Buying TQQQ is simple, but maximizing your investment with it requires a deep understanding of market behavior and short-term trends.
SQQQ TQQQ Strategy
Combining SQQQ (ProShares UltraPro Short QQQ) and TQQQ in a balanced trading strategy can hedge risk and create opportunities in both rising and falling markets. SQQQ is designed to deliver the inverse of three times the daily performance of the Nasdaq-100, making it useful during market downturns.
- Utilize a Market-Neutral Strategy: One effective method is a market-neutral strategy, where you hold both TQQQ and SQQQ simultaneously in different proportions. This allows you to profit from volatility while mitigating overall market direction risk.
- Pair Trades: If you anticipate a swing in the Nasdaq-100, you can execute pair trades with TQQQ and SQQQ, betting on both directions. This requires careful monitoring but can generate profits in both bull and bear markets.
- Use SQQQ to Hedge Long Positions: If you have a long portfolio heavy in tech stocks or are holding TQQQ, buying SQQQ can serve as a hedge during market downturns. This allows you to maintain a bullish position while safeguarding against a market crash.

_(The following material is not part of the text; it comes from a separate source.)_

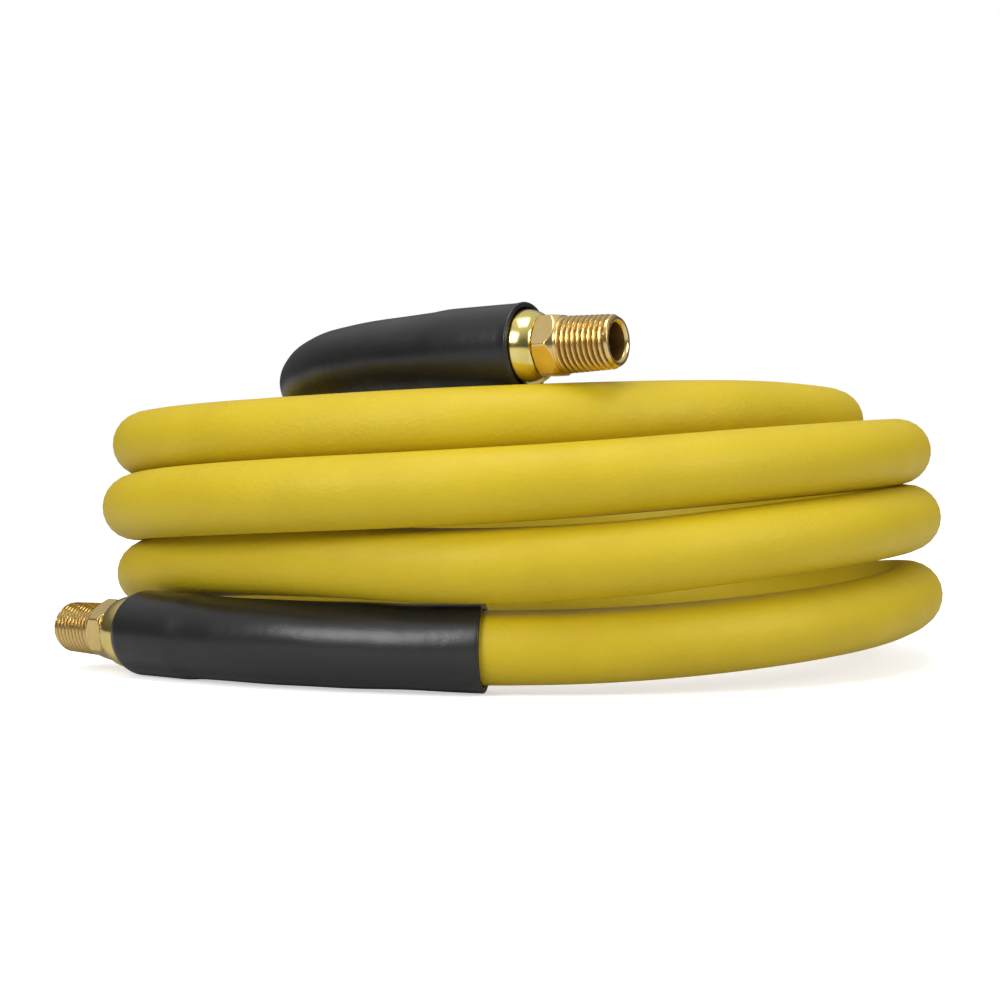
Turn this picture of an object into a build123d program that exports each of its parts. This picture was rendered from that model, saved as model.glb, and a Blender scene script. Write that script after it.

- Monitor the Correlation: Though TQQQ and SQQQ are inverse, their correlation is not perfect due to compounding. This presents opportunities for advanced traders to exploit small inefficiencies in their price movements.
- Set Up Automatic Rebalancing: Given the volatility of both ETFs, automated rebalancing tools offered by brokers can ensure you maintain your desired portfolio weighting between SQQQ and TQQQ.
- Risk Management is Key: Using both ETFs requires disciplined risk management. Too much exposure to either side can result in significant losses. Balance your allocation based on your risk tolerance.
- Leverage Works Both Ways: Both TQQQ and SQQQ are leveraged, so they can magnify gains and losses. Proper risk management, including stop-losses and defined trade sizes, is essential.
- Understand Short-Term Nature: Both ETFs are designed for short-term, daily performance, meaning holding them for extended periods can erode your returns due to volatility decay.
- Adjust Based on Market Sentiment: When the market is bullish, favor TQQQ over SQQQ; in bearish markets, favor SQQQ. Reevaluate your strategy regularly to adjust for changing market conditions.
- Backtest Your Strategy: If you’re combining TQQQ and SQQQ in a single strategy, backtest your trades using historical data to understand how the strategy would have performed under different market conditions.
By using SQQQ and TQQQ together, you can create a dynamic trading approach that capitalizes on market volatility, hedges risk, and allows you to be profitable in various market conditions.
Conclusion
Understanding the intricacies of TQQQ and SQQQ trading is crucial for maximizing profits while minimizing risk. Both ETFs offer unique opportunities for traders looking to capitalize on market movements, but they come with significant risks due to their leveraged nature. As Warren Buffett once said, “Risk comes from not knowing what you’re doing.” When dealing with leveraged ETFs, knowledge and preparation are your best allies.